How to Grow Your Brand As A Tax Pro

By Chuck | November 12, 2020

Becoming a tax preparer and “hanging up a shingle”, as they say, is one thing. Getting people to trust you to prepare your taxes is another. Sure, your client base will start off with friends and family and their extended network, but if you want to be successful, you’ve got to go beyond that. Establishing yourself as an expert and authority is going to require a little branding and marketing work. The good news is, there are some great tools and resources out there that can help!

Certificates

You know how physicians and lawyers always have their degrees hanging up on the wall? It’s to reassure patients that they have the education necessary to practice medicine. After all, your health is in their hands.

When it comes to the tax industry, the only certifications you can achieve are as an Enrolled Agent or as a Certified Public Accountant. So how do you reassure clients that their finances are safe in your hand if you haven’t earned those titles yet?

The Income Tax School’s Chartered Tax Certificate Programs help you work towards furthering your tax knowledge, help prepare you for the EA Exam, and are nationally recognized. Once you’ve passed our test, we send a certificate to display proudly.

The IRS Annual Filing Season Program is a voluntary IRS tax training program for return preparers that aims to recognize the efforts of non-credentialed return preparers who aspire to a higher level of professionalism. While you don’t earn a certificate, your name is added to the IRS directory each year, showing that you are proficient in basic tax preparation.

Any of these certifications are valuable to add to your website, business cards, and social media and marketing.

Thought Leadership

Another great way to establish your brand and share your expertise is through blog writing, article contributions, and speaking engagements. By demonstrating your knowledge and offering advice, clients feel more confident in their choice to hire you as their trusted tax advisor.

Ways to establish thought leadership include:

  • Publishing helpful posts on your business blog or your LinkedIn profile
  • Contributing to other tax publications as a guest author
  • Building a rapport with local press so you are quoted and consulted for articles
  • Connecting with other business associations and speaking at their events
  • Holding webinars and Facebook Live sessions focused on consumer needs or concerns

Thought leadership takes time but if you do the work, you’ll further your brand.
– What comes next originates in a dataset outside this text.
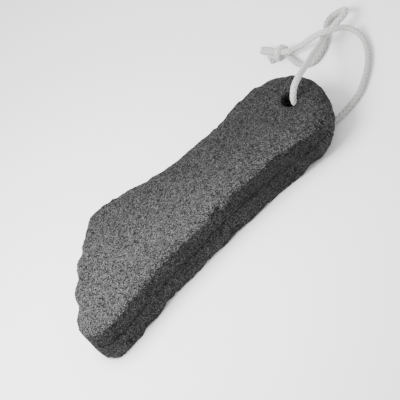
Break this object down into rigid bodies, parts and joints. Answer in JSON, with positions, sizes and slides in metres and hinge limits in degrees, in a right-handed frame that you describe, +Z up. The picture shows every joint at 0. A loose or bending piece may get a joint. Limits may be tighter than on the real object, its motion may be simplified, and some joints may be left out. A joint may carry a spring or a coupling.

Be authentic, credible, and offer value. That’s how you establish yourself as a go-to tax pro.

Establish Yourself in the Industry

In addition to becoming a thought leader in your community, you want to make sure you establish yourself in the industry. It says a lot when you’re the one other tax pros turn to for industry insight.

  • Join tax associations and get involved
  • Become a mentor
  • Join the board of a tax association
  • Contribute to industry publications
  • Become a curriculum developer

One great way to show you know your stuff? Become a curriculum developer with The Income Tax School. Being able to market yourself in that way can have a huge impact on your credibility, like it did for ITS Curriculum Developer, Monica Brewer.

Leverage Review Sites

The first thing consumers do when they research service providers is look at reviews. Making sure you have good reviews and ratings online is important! How do you do it? Ask your best customers to write reviews on Google, Facebook, Yelp, and the Better Business Bureau (BBB). You could even incentivize them. The more good (authentic) reviews the better.

The BBB is a great resource for businesses because they offer accreditation and rating badges to trusted businesses to display on their websites and in marketing. BBB ratings represent the BBB’s opinion of how the business is likely to interact with its customers. It’s based on information BBB is able to obtain about the business, including reviews and complaints received from the public.

Branding is about more than logos and fonts. It’s about making a name for yourself and setting yourself apart from your competitors. As a tax professional, your brand should be your voice, your professionalism, and your expertise.